Published works: “More Than Concrete Blocks: Vol.1 1900 – 1940” (Four Courts Press, with Dublin City Council and UCD, 2016); “Art and Architecture of Ireland Volume IV: Architecture 1600-2000,” with Rolf Loeber, Hugh Campbell, Livia Hurley and John Montague (Royal Irish Academy, Yale University Press, 2014); “i.e. Patterns of Thought” (Arts Council Ireland, 2010).

What is your writing routine? Are there ideal conditions?

I try to block out two days in a row but at the moment, as we’re developing the Tenement Museum Dublin in no.14 Henrietta St., there isn’t the opportunity for blank writing days. But ideally, I would write for 2-3 days in a row, always starting with an early morning (5.30 a.m.) and a cup of very hot sweet tea. By about 11 a.m., I make a pot of coffee. I prefer to write at home (or at a quiet office space if I have access to one) rather than at a library, so that I have freedom to drink my coffee and move around a bit.

Quite a lot of writing time is distracted and restless time, looking at the ceiling and so on, so for me, it is best to be alone. I need to hide my phone or else I message family and friends, consistently – being a mama (to my three little ladies) means that I’m always making/confirming plans and can find it very hard to just “be” in the moment and concentrate.

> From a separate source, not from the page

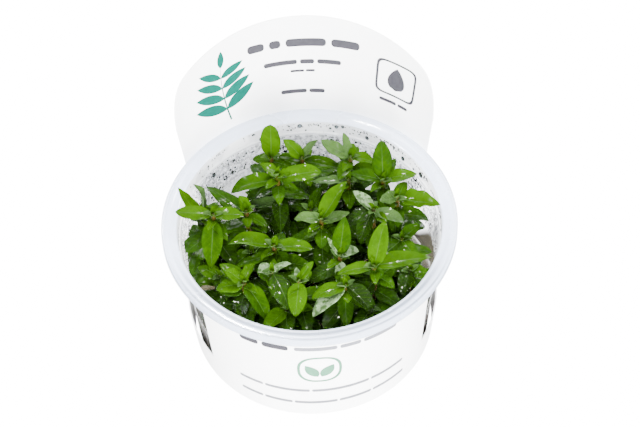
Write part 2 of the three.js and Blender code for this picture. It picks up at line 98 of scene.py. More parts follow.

What advice do you have for aspiring writers?

I would have to give that irritatingly true advice, which I thought was from the great P.G. Wodehouse but it seems to be an anonymous/universal stratagem, “Apply the seat of your pants to the seat of the chair” i.e. just do it: it’s hard work, it’s slow and it’s about diligence and endurance.

Name three books that are memorable in terms of your reading pleasure.

As a young person, in formation: Harper Lee, “To Kill a Mocking Bird”; Chaim Potok, “My Name is Asher Lev”; Primo Levi, “If this is a Man.” As an adult, still in formation: John Kennedy Toole, “The Confederacy of Dunces”; Jonathan Franzen, “The Corrections;” Donna Tartt, “The Goldfinch.”

What book are you currently reading?

For work, Paul Smith, “The Countrywoman.” Written circa 1960, this was banned until 1975 and it is an extraordinary account of 1920s tenement life in Dublin. It is beautifully written but harrowing in content with lots of sex (abortion and marital rape) set to the backdrop of burgeoning independence and the bitter Civil War.

For myself, I am reading Robert Seethaler, “A Whole Life” and also, picking up and down the beautiful volume of poems by Paula Meehan, “Mysteries of Home.”

Is there a book you wish you had written?

That changes every few years. Right now, it’s “Iggy Peck Architect,” written by Andrea Beaty and illustrated by David Roberts. There is dexterity and detail that is mouth-watering.

Name a book that you were pleasantly surprised by.

Recently, two books given to me by two great friends pleasantly surprised me; in short, both were quite brilliant and I couldn’t have imagined how brilliant. Firstly, Sue Monk Kidd, “The Invention of Wings” and secondly, Maggie O’Farrell, “This Must be the Place.”

If you could meet one author, living or dead, who would it be?

Roald Dahl; David Roberts (illustrator)

What book changed your life?

Sean Rothery, “Ireland and the New Architecture, 1900 – 1940” (Lilliput Press, 1991). It was/is inspirational and set the record straight, and I encountered it as I set off on my postgraduate adventures.

What is your favorite spot in Ireland?

Dublin and my house in Ballybough. I love the city and I love living in the middle of it. Outside of Dublin, I am happiest amongst the hedgerows of Wexford, lately the area of Slade, Hook Head.